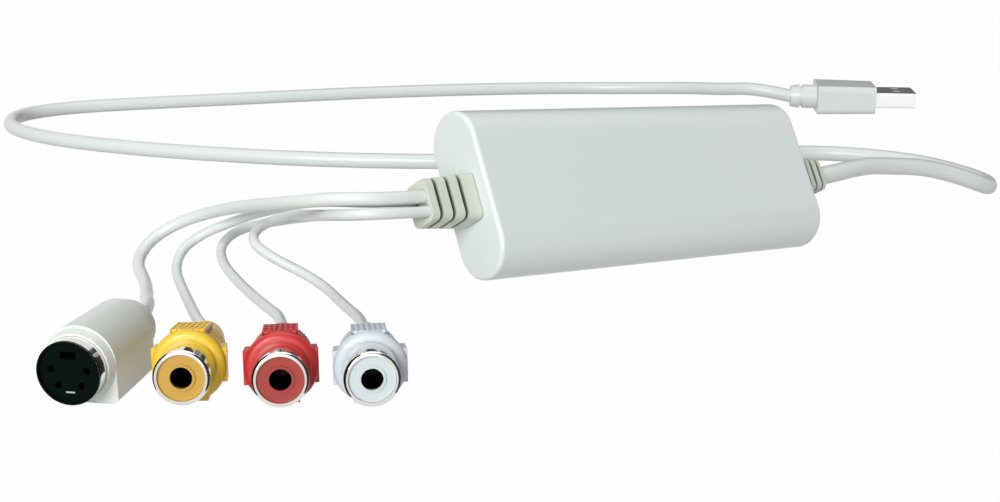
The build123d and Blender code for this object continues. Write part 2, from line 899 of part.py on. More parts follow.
def cord(name, points, diameter):
    """A round lead along its route, with its radii and volume printed."""
    radii = corner_radii(points)
    with BuildPart() as tube:
        with BuildLine() as route:
            FilletPolyline(*points, radius=radii)
        with BuildSketch(Plane(origin=points[0], z_dir=points[1] - points[0])):
            Circle(diameter / 2)
        sweep(path=route.line)
    tube.part.label = name
    length = sum(edge.length for edge in route.line.edges())
    expected = length * pi * (diameter / 2) ** 2
    least = min(radii)
    print(f"{name}: length {length:.1f}, least radius {least:.1f}", end=" ")
    print(f"({least / diameter:.1f} diameters), volume share {tube.part.volume / expected:.4f}")
    return tube


def relief_route(outlet_place, exit_run, points, entry_run, jack_plane, jack_length):
    """A lead from the breakout relief to the tail of a jack, straight at both of its ends."""
    upward, inward = outlet_place
    outlet = case_point(-end_half - breakout_relief_length, upward - relief_drop, -inward)
    start = [outlet, outlet - along * exit_run]
    tail = jack_plane.offset(-jack_length)
    end = [tail.offset(-entry_run).origin, tail.origin]
    return start + [Vector(*point) for point in points] + end


phono_length = barrel_reach + jack_body_length
svideo_route = relief_route(
    svideo_outlet_place,
    svideo_exit_run,
    [
        (-65.0, 3.5, 24.0),
        (-67.0, 12.0, 22.2),
        (-66.0, 22.5, 19.7),
        (-64.5, 33.5, 17.0),
        (-63.5, 43.5, 14.3),
        (-64.0, 52.5, 11.4),
        (-67.0, 58.5, 8.5),
        (-72.5, 60.0, 5.0),
        (-77.5, 56.0, 2.3),
        (-79.8, 48.0, 1.6),
        (-83.2, 40.0, 2.4),
        (-86.4, 32.8, 3.6),
        (-88.9, 26.3, 4.9),
    ],
    svideo_entry_run,
    din_front,
    din_end,
)
composite_route = relief_route(
    composite_outlet_place,
    rca_exit_run,
    [
        (-62.3, 8.3, 22.4),
        (-62.0, 16.5, 20.3),
        (-60.7, 24.5, 18.1),
        (-60.0, 33.0, 15.5),
        (-59.0, 41.5, 13.0),
        (-60.0, 48.5, 10.2),
        (-63.5, 53.5, 7.2),
        (-68.5, 53.5, 4.2),
        (-72.3, 48.8, 1.8),
        (-75.0, 41.0, 1.1),
        (-78.0, 32.7, 1.5),
        (-81.3, 24.0, 2.5),
        (-84.2, 16.0, 3.3),
    ],
    composite_entry_run,
    phono_jacks["composite_jack"],
    phono_length,
)
right_audio_route = relief_route(
    right_audio_outlet_place,
    rca_exit_run,
    [
        (-61.5, 6.0, 19.9),
        (-58.8, 14.2, 18.2),
        (-55.3, 22.5, 16.3),
        (-52.0, 31.0, 14.0),
        (-49.3, 39.2, 11.8),
        (-48.2, 47.2, 9.4),
        (-50.6, 53.9, 7.2),
        (-56.2, 56.5, 4.8),
        (-61.3, 53.3, 2.6),
        (-63.7, 46.5, 1.6),
        (-65.4, 38.0, 1.1),
        (-67.0, 29.0, 1.2),
        (-69.3, 20.0, 1.9),
        (-71.5, 11.6, 2.8),
    ],
    right_audio_entry_run,
    phono_jacks["right_audio_jack"],
    phono_length,
)
left_audio_route = relief_route(
    left_audio_outlet_place,
    rca_exit_run,
    [
        (-63.6, 0.2, 21.4),
        (-64.0, 8.2, 20.0),
        (-61.0, 16.5, 18.2),
        (-57.4, 24.5, 15.9),
        (-54.0, 32.0, 13.5),
        (-52.0, 39.5, 11.6),
        (-53.8, 45.0, 10.2),
        (-58.5, 46.2, 8.8),
        (-62.0, 42.4, 7.0),
        (-60.6, 37.2, 4.9),
        (-56.4, 32.6, 2.8),
        (-54.5, 25.5, 1.3),
        (-56.0, 17.5, 1.1),
        (-58.5, 9.8, 1.8),
        (-61.3, 2.2, 2.8),
    ],
    left_audio_entry_run,
    phono_jacks["left_audio_jack"],
    phono_length,
)
usb_outlet = case_point(end_half + usb_relief_length, -relief_drop, 0)
usb_route = [usb_outlet, usb_outlet + along * usb_exit_run] + [
    Vector(*point)
    for point in (
        (67.0, 0.5, 10.8),
        (77.0, 1.2, 9.6),
        (86.5, -1.0, 7.2),
        (95.5, -5.8, 4.8),
        (105.5, -5.5, 2.9),
        (114.0, 2.5, 2.0),
        (119.5, 13.5, 2.0),
        (121.0, 25.5, 2.0),
        (116.5, 37.5, 2.0),
        (106.0, 47.0, 2.0),
        (92.0, 55.0, 2.0),
        (72.0, 65.5, 2.0),
        (49.0, 79.5, 2.0),
        (24.0, 98.0, 2.0),
        (2.0, 120.0, 2.0),
        (-17.0, 144.0, 2.0),
        (-31.5, 167.0, 2.0),
        (-41.5, 189.0, 2.0),
        (-44.5, 207.0, 2.0),
        (-38.0, 222.5, 2.0),
        (-22.0, 227.0, 2.0),
        (0.0, 218.0, 2.0),
        (29.0, 206.2, 2.0),
        (64.0, 192.5, 2.0),
        (97.0, 175.0, 2.0),
        (117.5, 161.5, 2.0),
        (129.0, 151.5, 2.1),
        (137.0, 140.5, 2.6),
        (141.5, 129.0, 3.3),
        (143.5, 117.5, 3.9),
    )
] + [usb_back.offset(-usb_entry_run).origin, usb_back.origin]

cords = [
    cord("svideo_lead", svideo_route, svideo_lead_diameter),
    cord("composite_lead", composite_route, rca_lead_diameter),
    cord("right_audio_lead", right_audio_route, rca_lead_diameter),
    cord("left_audio_lead", left_audio_route, rca_lead_diameter),
    cord("usb_cable", usb_route, usb_cable_diameter),
]

pieces = [
    housing_sleeve,
    breakout_end_cap,
    usb_end_cap,
    breakout_strain_relief,
    usb_strain_relief,
    circuit_board,
    video_decoder_chip,
    usb_bridge_chip,
    audio_codec_chip,
    config_memory_chip,
    crystals,
    voltage_regulators,
    filter_capacitors,
    ceramic_capacitors,
    power_inductors,
    breakout_header,
    usb_header,
    breakout_inner_wires,
    usb_inner_wires,
    svideo_jack_body,
    svideo_jack_shield,
    svideo_jack_insulator,
    svideo_jack_contacts,
    usb_plug_overmould,
    usb_plug_shell,
    usb_plug_tongue,
    usb_plug_contacts,
]
for item in pieces + jack_pieces + cords:
    export_step(item.part, "parts/" + item.part.label + ".step")
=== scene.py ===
import bpy
import bmesh
import json
from math import cos, pi, radians, sin, tan
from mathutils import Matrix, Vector


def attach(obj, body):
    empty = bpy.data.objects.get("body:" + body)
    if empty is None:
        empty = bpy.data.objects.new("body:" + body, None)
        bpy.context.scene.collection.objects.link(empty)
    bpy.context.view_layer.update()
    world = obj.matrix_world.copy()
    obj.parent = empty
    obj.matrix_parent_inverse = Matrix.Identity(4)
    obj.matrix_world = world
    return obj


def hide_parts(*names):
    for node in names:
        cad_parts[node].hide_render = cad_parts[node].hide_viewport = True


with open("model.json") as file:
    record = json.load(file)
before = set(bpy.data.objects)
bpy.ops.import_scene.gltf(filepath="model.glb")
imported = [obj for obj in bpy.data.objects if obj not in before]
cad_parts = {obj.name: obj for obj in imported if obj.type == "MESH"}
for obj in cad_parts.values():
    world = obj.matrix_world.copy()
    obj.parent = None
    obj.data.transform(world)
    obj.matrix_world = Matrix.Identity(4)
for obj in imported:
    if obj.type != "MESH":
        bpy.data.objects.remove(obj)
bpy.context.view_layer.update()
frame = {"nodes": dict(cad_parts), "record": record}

# The object's places and sizes are written in millimetres, and the stage's in metres
MM = 0.001

# Case, and the frame that leans back with it
case_length = 81.5
case_width = 30.5
case_thickness = 12.7
cap_edge_round = 0.8
lean_back = radians(31.9)
pitch_up = radians(5.5)
along = Vector((cos(pitch_up), 0, -sin(pitch_up)))
up_face = Vector(
    (cos(lean_back) * sin(pitch_up), sin(lean_back), cos(lean_back) * cos(pitch_up))
)
out_of_face = along.cross(up_face)
end_half = case_length / 2
straight_half = (case_width - case_thickness) / 2
rim_lift = cap_edge_round * (sin(pitch_up) + cos(pitch_up) - 1)
case_centre_height = (
    end_half * sin(pitch_up)
    + (straight_half * cos(lean_back) + case_thickness / 2) * cos(pitch_up)
    - rim_lift
)
case_centre = Vector((0, 0, case_centre_height))

# Strain reliefs
relief_drop = 1.0
breakout_relief_length = 10.0
usb_relief_length = 8.4

# Phono jacks, measured back from the front rim of the metal barrel
composite_heading = radians(54.5)
audio_heading = radians(59.5)
phono_draft = radians(5.0)
phono_rim_height = 6.198
composite_rim = Vector((-101.8, -13.6, phono_rim_height))
right_audio_rim = Vector((-90.8, -23.0, phono_rim_height))
left_audio_rim = Vector((-80.2, -30.9, phono_rim_height))
barrel_reach = 6.25
phono_body_length = 17.0
phono_length = barrel_reach + phono_body_length

# S-video jack, measured back from the front rim of its metal shield
svideo_heading = radians(42.5)
svideo_rim_height = 6.0
svideo_rim = Vector((-113.7, -1.2, svideo_rim_height))
svideo_length = 23.0

# USB plug: where its cable enters it, and the way it points
usb_entry = Vector((153.8, 99.0, 4.25))
usb_heading = radians(-43.0)
usb_ahead = Vector((cos(usb_heading), sin(usb_heading), 0))


def case_point(lengthwise, upward, outward):
    """A point given in the case's own frame."""
    return case_centre + along * lengthwise + up_face * upward + out_of_face * outward


class JackFrame:
    """The frame of a lying jack: back from its rim, and round its axis from the top."""

    def __init__(self, rim, heading, draft, length):
        self.rim = rim
        self.forward = Vector(
            (-cos(heading) * cos(draft), -sin(heading) * cos(draft), sin(draft))
        )
        self.sideways = Vector((0, 0, 1)).cross(self.forward).normalized()
        self.upward = self.forward.cross(self.sideways)
        self.tail = rim - self.forward * length

    def point(self, back, across, above):
        """A point in metres from millimetres back, to the side and above the axis."""
        place = self.rim - self.forward * back
        return (place + self.sideways * across + self.upward * above) * MM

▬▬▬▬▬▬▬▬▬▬

Output exactly the lines running from the line containing "for item in" through the line containing "before = set(bpy.data.objects)", and only those lines.

— Problem solution —
for item in pieces + jack_pieces + cords:
    export_step(item.part, "parts/" + item.part.label + ".step")
=== scene.py ===
import bpy
import bmesh
import json
from math import cos, pi, radians, sin, tan
from mathutils import Matrix, Vector


def attach(obj, body):
    empty = bpy.data.objects.get("body:" + body)
    if empty is None:
        empty = bpy.data.objects.new("body:" + body, None)
        bpy.context.scene.collection.objects.link(empty)
    bpy.context.view_layer.update()
    world = obj.matrix_world.copy()
    obj.parent = empty
    obj.matrix_parent_inverse = Matrix.Identity(4)
    obj.matrix_world = world
    return obj


def hide_parts(*names):
    for node in names:
        cad_parts[node].hide_render = cad_parts[node].hide_viewport = True


with open("model.json") as file:
    record = json.load(file)
before = set(bpy.data.objects)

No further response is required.